The final touch is to match these against levels of mastery. A lower skill level could be due to a person being simply uninformed of the subject, a middle level may be someone who can constantly use that skill well, and a high level could be someone who is a mentor and thought-leader.
With your new chart you are well prepared to decide where to make an investment. Should your next hire help cover a specific team weakness? Which team members get what training? Can we run focused peer mentorship programs? Do I have unchallenged experts who have no room to grow? Your next tasks for team growth become clearer as you explore the details.
It's about focus
Think about a typical brainstorming session. We've all sat through unstructured brainstorms before. What a mess!

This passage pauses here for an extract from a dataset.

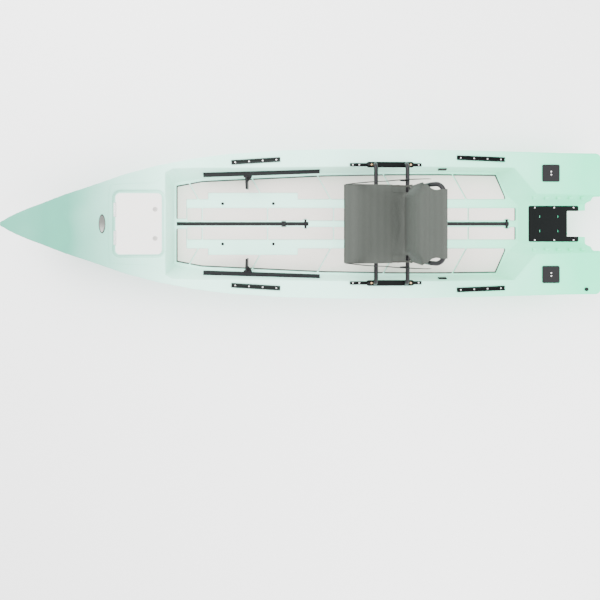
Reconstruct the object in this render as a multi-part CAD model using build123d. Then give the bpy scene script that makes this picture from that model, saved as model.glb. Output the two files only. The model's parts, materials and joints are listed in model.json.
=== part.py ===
"""Rotomoulded fishing skiff kayak with a sliding, swivelling, folding seat.

Millimetres, +Z up. The origin is under the middle of the hull, on the plane of
the keel. The bow points to -Y, the stern to +Y, port is +X, starboard is -X.
"""
from build123d import *
import math
import os

# ---- driving dimensions: hull ------------------------------------------------
HULL_LENGTH = 3810.0
HULL_BEAM = 960.0
BOW_HEIGHT = 405.0
HULL_WALL = 4.5
GUNWALE_DEPTH = 50.0
GUNWALE_STEP = 6.0
KEEL_PAD_HALF = 120.0
STERN_CORNER_R = 30.0

# Table of offsets, bow to stern. The columns are: station (share of the length),
# half-breadth of the deck edge (of half the beam), height of the deck edge (of the
# bow height), half-breadth of the chine (of the deck's), height of the chine (of
# the deck edge's), height of the keel (of the bow height), and half-breadth of the
# keel pad (of its full one).
OFFSETS = (
    (0.0000, 0.022, 1.000, 0.72, 0.982, 0.968, 0.03),
    (0.0060, 0.052, 0.997, 0.68, 0.945, 0.905, 0.03),
    (0.0160, 0.100, 0.988, 0.64, 0.870, 0.812, 0.04),
    (0.0260, 0.140, 0.979, 0.62, 0.790, 0.700, 0.05),
    (0.0360, 0.176, 0.968, 0.60, 0.730, 0.592, 0.06),
    (0.0460, 0.212, 0.957, 0.60, 0.680, 0.480, 0.08),
    (0.0630, 0.264, 0.938, 0.60, 0.620, 0.352, 0.10),
    (0.0830, 0.330, 0.921, 0.61, 0.560, 0.230, 0.16),
    (0.1030, 0.392, 0.910, 0.62, 0.505, 0.126, 0.24),
    (0.1330, 0.472, 0.893, 0.64, 0.450, 0.050, 0.38),
    (0.1630, 0.556, 0.874, 0.66, 0.415, 0.012, 0.52),
    (0.1980, 0.656, 0.857, 0.69, 0.388, 0.000, 0.75),
    (0.2520, 0.773, 0.835, 0.73, 0.365, 0.000, 1.00),
    (0.3110, 0.866, 0.811, 0.77, 0.350, 0.000, 1.00),
    (0.3660, 0.925, 0.796, 0.79, 0.335, 0.000, 1.00),
    (0.4600, 0.978, 0.777, 0.81, 0.320, 0.000, 1.00),
    (0.5630, 1.000, 0.756, 0.82, 0.305, 0.000, 1.00),
    (0.6970, 0.996, 0.723, 0.83, 0.285, 0.000, 1.00),
    (0.7440, 0.989, 0.711, 0.84, 0.275, 0.000, 1.00),
    (0.8390, 0.975, 0.686, 0.85, 0.265, 0.000, 1.00),
    (0.9250, 0.958, 0.662, 0.86, 0.258, 0.000, 1.00),
    (1.0000, 0.950, 0.640, 0.86, 0.255, 0.000, 1.00),
)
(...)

Often someone (usually the boss) will stand in front of a board with a marker and ask for random ideas that pop into the heads of the team, make an on-the-spot judgement, and in the first four hours the consensus often tends to be limited to the obvious or undesirable options (and many brainstorms stop here).
Edward de Bono invented a system to address this exact problem called "Six Thinking Hats". He has made a career out of this system of focusing on balancing intellectual focus into specific modes which ensure multiple perspectives are accounted for. Users of the system have discovered they can come up with more innovative solutions, faster, and they know exactly what balance of skills is required for various tasks. (By the way, his book is available for cheap). When applying the hats, a team full of average people can quickly get amazing results without having a room full of 150+ IQs.

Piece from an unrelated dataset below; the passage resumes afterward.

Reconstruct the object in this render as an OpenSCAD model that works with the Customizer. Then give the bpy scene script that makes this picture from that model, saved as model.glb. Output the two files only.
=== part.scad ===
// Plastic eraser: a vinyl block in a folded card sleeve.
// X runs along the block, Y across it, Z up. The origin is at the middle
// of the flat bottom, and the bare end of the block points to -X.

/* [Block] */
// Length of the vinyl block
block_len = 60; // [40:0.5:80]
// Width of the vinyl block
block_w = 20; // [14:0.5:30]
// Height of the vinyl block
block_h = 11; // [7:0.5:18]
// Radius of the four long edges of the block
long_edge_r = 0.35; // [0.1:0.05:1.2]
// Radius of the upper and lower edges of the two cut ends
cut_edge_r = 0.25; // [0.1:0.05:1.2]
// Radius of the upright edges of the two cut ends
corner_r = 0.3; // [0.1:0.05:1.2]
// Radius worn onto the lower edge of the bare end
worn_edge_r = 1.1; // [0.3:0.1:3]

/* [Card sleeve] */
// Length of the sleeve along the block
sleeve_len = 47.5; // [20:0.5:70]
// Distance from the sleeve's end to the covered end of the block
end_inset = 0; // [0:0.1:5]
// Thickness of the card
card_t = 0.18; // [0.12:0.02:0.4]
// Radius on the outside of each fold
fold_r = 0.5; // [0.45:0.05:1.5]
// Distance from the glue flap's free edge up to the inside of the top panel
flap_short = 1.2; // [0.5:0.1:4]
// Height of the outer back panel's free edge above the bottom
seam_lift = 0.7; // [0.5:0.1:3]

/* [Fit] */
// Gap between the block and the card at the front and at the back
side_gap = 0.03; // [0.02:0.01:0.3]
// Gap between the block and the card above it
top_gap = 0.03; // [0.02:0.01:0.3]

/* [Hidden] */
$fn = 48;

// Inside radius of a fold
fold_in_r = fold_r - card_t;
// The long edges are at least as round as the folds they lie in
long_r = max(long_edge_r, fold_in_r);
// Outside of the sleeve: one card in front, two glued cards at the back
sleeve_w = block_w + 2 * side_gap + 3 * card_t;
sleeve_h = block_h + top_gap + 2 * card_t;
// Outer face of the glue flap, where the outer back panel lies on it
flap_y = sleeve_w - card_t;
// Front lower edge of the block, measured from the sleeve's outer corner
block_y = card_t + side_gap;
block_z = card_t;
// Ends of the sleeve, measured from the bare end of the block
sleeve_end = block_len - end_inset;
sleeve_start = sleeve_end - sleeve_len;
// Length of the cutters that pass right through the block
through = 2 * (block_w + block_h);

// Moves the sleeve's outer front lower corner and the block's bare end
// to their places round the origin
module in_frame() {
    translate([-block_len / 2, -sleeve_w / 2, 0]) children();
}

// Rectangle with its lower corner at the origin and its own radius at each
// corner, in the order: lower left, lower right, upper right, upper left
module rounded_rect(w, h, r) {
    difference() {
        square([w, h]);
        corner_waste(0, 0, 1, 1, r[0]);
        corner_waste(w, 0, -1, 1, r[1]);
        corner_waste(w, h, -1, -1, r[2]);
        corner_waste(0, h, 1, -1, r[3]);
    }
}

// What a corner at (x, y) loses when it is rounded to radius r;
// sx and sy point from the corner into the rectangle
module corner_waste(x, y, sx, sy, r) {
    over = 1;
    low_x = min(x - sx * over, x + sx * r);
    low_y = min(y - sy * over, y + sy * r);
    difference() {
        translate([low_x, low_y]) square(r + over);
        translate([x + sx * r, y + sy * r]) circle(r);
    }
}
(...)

Really what I'm advocating for is that you take some of that focused specialized goodness and put that into how you build your teams.
If you've read this far you should also think about other options to improve your team performance without hiring more developers. The demand for talent that is marketed as "the top x%" is highly competitive (and therefore: time consuming, and expensive).
It's time to look for lateral solutions — it’s time to scale horizontally, not vertically.